I need to prove the logarithmic power rule: $$\log_b(x^r) = r \cdot \log_b(x) \hspace{2.3cm}$$
I have seen a large number of sources citing a similar proof, which goes like this:
\begin{align*} \text{let} \ \ m &= \log_b(x), \\ x &= b^m \\ x^r &= (b^m)^r \\ \log_b(x^r) &= \log_b((b^m)^r) \\ &= \log_b(b^{mr})& \text{(5)}\\ &= mr & \text{(6)}\\ &= rm \\ \log_b(x^r) &= r \cdot \log_b(x) & \text{Q.E.D} \\ \end{align*}
The problem I have with this proof is that in going from steps 5 to 6, I implicitly justify them as $$\hspace{0.7cm} \log_b(b^{mr}) = mr \cdot \log_b(b) = mr \cdot 1 = mr $$
In this case, it appears that the conclusion to be proved has been used, and the proof is invalid because it is simply a case of circular reasoning.
Is everybody wrong, or have I missed something?

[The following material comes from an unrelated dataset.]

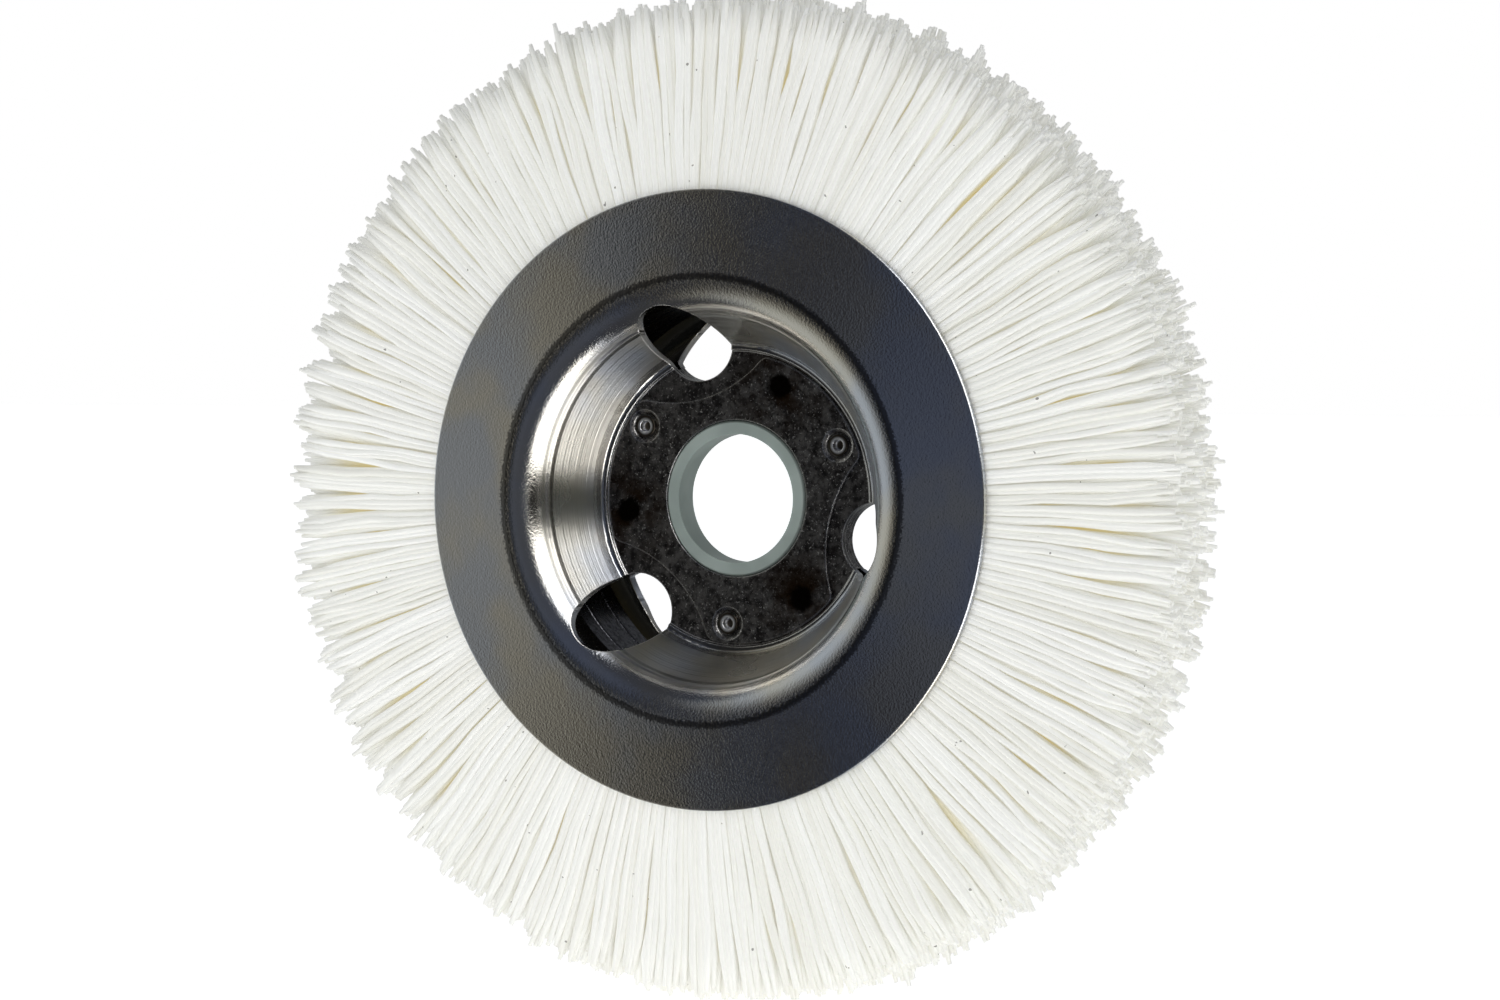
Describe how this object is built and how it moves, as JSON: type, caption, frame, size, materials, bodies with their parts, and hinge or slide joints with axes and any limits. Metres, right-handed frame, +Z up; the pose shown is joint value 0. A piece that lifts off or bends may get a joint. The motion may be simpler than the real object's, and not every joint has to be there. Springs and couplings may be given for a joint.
{
  "type": "radial wheel brush",
  "caption": "Radial wheel brush of stiff nylon filaments clamped between two dished steel cover plates, with a polymer reducing bush in the arbor bore.",
  "frame": {"origin": "centre of the arbor bore on the wheel's mid-plane", "axes": "+Y is the wheel's axis of rotation, the front cover plate faces -Y, +Z up; seen from the front the first drive hole is 105.6 degrees anticlockwise from +X"},
  "size_m": [0.195, 0.0372, 0.195],
  "materials": {
    "plate_steel": "cold-rolled, pressed, lightly oiled",
    "hub_steel": "dark, scale and spot-weld heat marks",
    "rivet_steel": "bright rolled edge",
    "hoop_steel": "plain rolled strip and drawn wire",
    "bush_polymer": "moulded, translucent grey-green",
    "nylon_filament": "extruded white filament, satin, cut ends"
  },
  "bodies": {
    "root": {"front_cover_plate": "plate_steel", "rear_cover_plate": "plate_steel", "front_hub_stiffener": "hub_steel", "rear_hub_stiffener": "hub_steel", "hub_core_disc": "hub_steel", "hub_rivet_1": "rivet_steel", "hub_rivet_2": "rivet_steel", "hub_rivet_3": "rivet_steel", "root_hoop": "hoop_steel", "root_wire": "hoop_steel", "bore_bush": "bush_polymer", "filament_bundle_01": "nylon_filament", "filament_bundle_02": "nylon_filament", "filament_bundle_03": "nylon_filament", "filament_bundle_04": "nylon_filament", "filament_bundle_05": "nylon_filament", "filament_bundle_06": "nylon_filament", "filament_bundle_07": "nylon_filament", "filament_bundle_08": "nylon_filament", "filament_bundle_09": "nylon_filament", "filament_bundle_10": "nylon_filament", "filament_bundle_11": "nylon_filament", "filament_bundle_12": "nylon_filament", "filament_bundle_13": "nylon_filament", "filament_bundle_14": "nylon_filament", "filament_bundle_15": "nylon_filament", "filament_bundle_16": "nylon_filament", "filament_bundle_17": "nylon_filament", "filament_bundle_18": "nylon_filament", "filament_bundle_19": "nylon_filament", "filament_bundle_20": "nylon_filament", "filament_bundle_21": "nylon_filament", "filament_bundle_22": "nylon_filament", "filament_bundle_23": "nylon_filament", "filament_bundle_24": "nylon_filament"}
  },
  "joints": []
}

EDIT: If the proof is in fact broken, can someone please suggest how it could be fixed?
I see your point but in the fifth to sixth line the difference is that we know that "$x$" is in fact "$b$" which is the same as the base.
The point is that the definition of logarithm says
$a^x=y\iff x=\log_{a}y$ ($=\log_{a}a^x$)
It is a bit like saying $\log_{10}{1000}=3$ and that you don't need any fancy properties; it follows from the definition.